Difficile de ne pas se faire des amis dans une marina où les embarcations sont cordées les unes contre les autres. «Tout le monde se parle, se salue. Quand un bateau arrive, les gens se précipitent pour l'aider à accoster», raconte M. Dupuis.

Et pour ces grands plaisanciers, pas question de troquer le bateau contre un chalet. Ou l'eau contre la forêt. «Le chalet demande plus d'entretien. En plus de recevoir des comptes de téléphone, de taxes scolaires ou municipales, tu dois rouler dans le trafic pour t'y rendre. En bateau, on ne paie qu'un droit de quaiage au début de la saison», souligne M. Dupuis.

Mais au-delà de l'argent, tout est d'abord une question de goûts et de choix. Et les plaisanciers se passionnent pour une chose par-dessus tout: la liberté que leur procure leur embarcation. «En général, on aime prendre l'eau le samedi, jeter l'ancre au large des îles de Boucherville, se faire bronzer ou se garer près de l'île Sainte-Hélène pour les feux d'artifice.»

L'été sur le Bentley II

La forte averse ricoche sur la toile au-dessus du pont du Bentley II, un bateau de 35 pieds de style flying bridge amarré à la marina située au Vieux-Port de Montréal. Le gouvernail de l'embarcation se trouve sur un pont supérieur, accessible par une échelle.

Assise à une table, Raphaëlle, 14 ans, joue au Monopoly avec sa soeur Alexandra, 15 ans. En cet été pluvieux, elles doivent faire preuve d'imagination pour tuer le temps.

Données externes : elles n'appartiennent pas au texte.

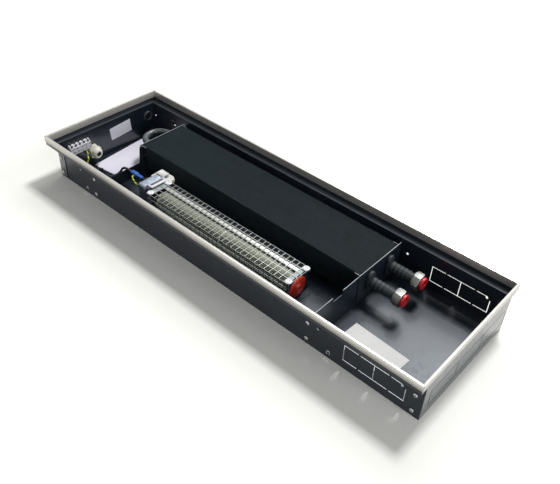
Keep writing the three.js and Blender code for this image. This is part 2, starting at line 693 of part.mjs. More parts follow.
function unionNut(y) {
  const front = NUT_X + NUT_LENGTH;
  return cut(
    hexNut(NUT_X, NUT_LENGTH, NUT_FLATS, y, TAIL_Z),
    rodX(NUT_X - SHEET, front, TAIL_NECK_R + 2 * GAP, y, TAIL_Z, 16),
    rodX(NUT_X + NUT_BACK, front + SHEET, COLLAR_R + 2 * GAP, y, TAIL_Z, 16),
  );
}

function plug(y) {
  const front = NUT_X + NUT_LENGTH;
  return turnedX([
    [front - PLUG_STEM, 0],
    [front - PLUG_STEM, COLLAR_R - GAP],
    [front + GAP, COLLAR_R - GAP],
    [front + GAP, COLLAR_R + 1.5],
    [front + GAP + PLUG_FLANGE - 1, COLLAR_R + 1.5],
    [front + GAP + PLUG_FLANGE, COLLAR_R + 0.5],
    [front + GAP + PLUG_FLANGE, PLUG_RECESS_R],
    [front + GAP + 1, PLUG_RECESS_R],
    [front + GAP + 1, 0],
  ], y, TAIL_Z, 16);
}

const tails = { near: TUBE_YS[0], far: TUBE_YS[1] };
for (const [side, y] of Object.entries(tails)) {
  piece(`tail_${side}`, connectionTail(y), BLACK_PAINT);
  piece(`union_nut_${side}`, unionNut(y), NICKEL);
  piece(`plug_${side}`, plug(y), RED_PLASTIC);
}

// ---- Tangential fan -----------------------------------------------------------------------

// Forward-curved blades between end discs and a middle disc, all on one axis
function impeller() {
  const middle = (ROTOR_LEFT + ROTOR_RIGHT) / 2;
  const bore = SHAFT_R + GAP;
  const disc = (x) => rodX(x, x + DISC_THICKNESS, ROTOR_R, FAN_Y, FAN_Z, 20);
  const solids = [
    disc(ROTOR_LEFT),
    disc(middle - DISC_THICKNESS / 2),
    disc(ROTOR_RIGHT - DISC_THICKNESS),
  ];
  const outerR = ROTOR_R - 1;
  const depth = outerR - BLADE_INNER_R;
  const path = [0, 0.5, 1].map((t) => {
    const radius = BLADE_INNER_R + depth * t;
    const sweep = 0.16 * Math.sin(t * Math.PI * 0.75);
    return [radius * Math.cos(sweep), radius * Math.sin(sweep)];
  });
  const section = folded(path, BLADE_THICKNESS);
  for (let i = 0; i < BLADE_COUNT; i += 1) {
    const turn = (2 * Math.PI * i) / BLADE_COUNT;
    const c = Math.cos(turn);
    const s = Math.sin(turn);
    const outline = section.map(([a, b]) => [FAN_Y + a * c - b * s, FAN_Z + a * s + b * c]);
    solids.push(prismX(outline, ROTOR_LEFT + DISC_THICKNESS / 2, ROTOR_RIGHT - DISC_THICKNESS / 2));
  }
  return cut(join(solids), rodX(ROTOR_LEFT - 1, ROTOR_RIGHT + 1, bore, FAN_Y, FAN_Z, 8));
}

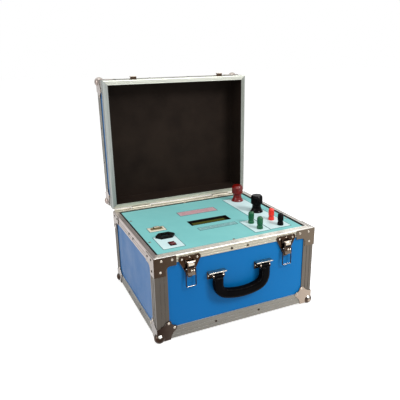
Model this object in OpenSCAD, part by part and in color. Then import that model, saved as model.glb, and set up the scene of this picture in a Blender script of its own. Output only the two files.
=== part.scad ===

Le bateau tangue doucement. «C'est relaxant, j'ai toujours envie de me reposer ici», admet Raphaëlle. «Pour moi, un bateau, c'est vivant», enchaîne son beau-père Albert Daoust, propriétaire de l'embarcation.

Si certains craquent pour un chalet dans le bois, la verdure et l'odeur des épinettes, cet amant de la mer de Valleyfield passe ses étés à bord de son bateau. De temps à autre, il déplace son chalet flottant de marina en marina. Lors de notre passage, il profitait d'un séjour à Montréal, à environ un mille marin du centre-ville. «On est ici quelques jours. On sort les bicyclettes», raconte M. Daoust.

Comme au camping

Avec ses 500 bateaux et son canal bordé de jolis restaurants et d'appartements branchés, la marina de Lachine fait le bonheur des habitués. À bord du Ecstasea, Luc Daoust et Dominique Pleau bouclent les derniers préparatifs avant de lever l'ancre en direction de Charlevoix. Leur chien Micka dort en boule à l'ombre. Une famille de canards nage derrière le bateau. Selon M. Daoust, un chalet est un investissement, tandis qu'un bateau est carrément un luxe. «Si mes finances vont mal, c'est la première chose que je coupe», explique ce distributeur de lait, une bière à la main.

Le couple de Laval navigue environ 150 heures par saison. Le reste du temps, il habite le bateau à quai. «Je ne sors jamais le bateau les fins de semaine, il y a trop de trafic sur l'eau», explique M. Daoust, qui aime organiser des soupers communautaires avec ses voisins de la marina où, comme dans les campings, le nombre de décibels doit descendre après 23h.

Sans attache

Nicole Plante, chic dans sa robe d'été, enjambe le pont de son bateau jusqu'au quai de la marina Bo-Bi-No, située sur la rivière des Mille-Îles à Laval. Elle et son mari passent pratiquement tout l'été sur l'Aper'eau, une jolie embarcation aux banquettes blanches et fleurie de beaux bouquets. «Les gens des marinas sont toujours de bonne humeur, c'est l'effet vacances. Dès qu'il fait beau, on va dehors», explique cette plaisancière, qui rêve de vendre sa maison et habiter à temps plein sur un plus gros bateau, à sa retraite, dans quelques années. «Contrairement à un chalet, tu peux partir et jeter l'ancre n'importe où. Tu es sans attache», laisse-t-elle tomber.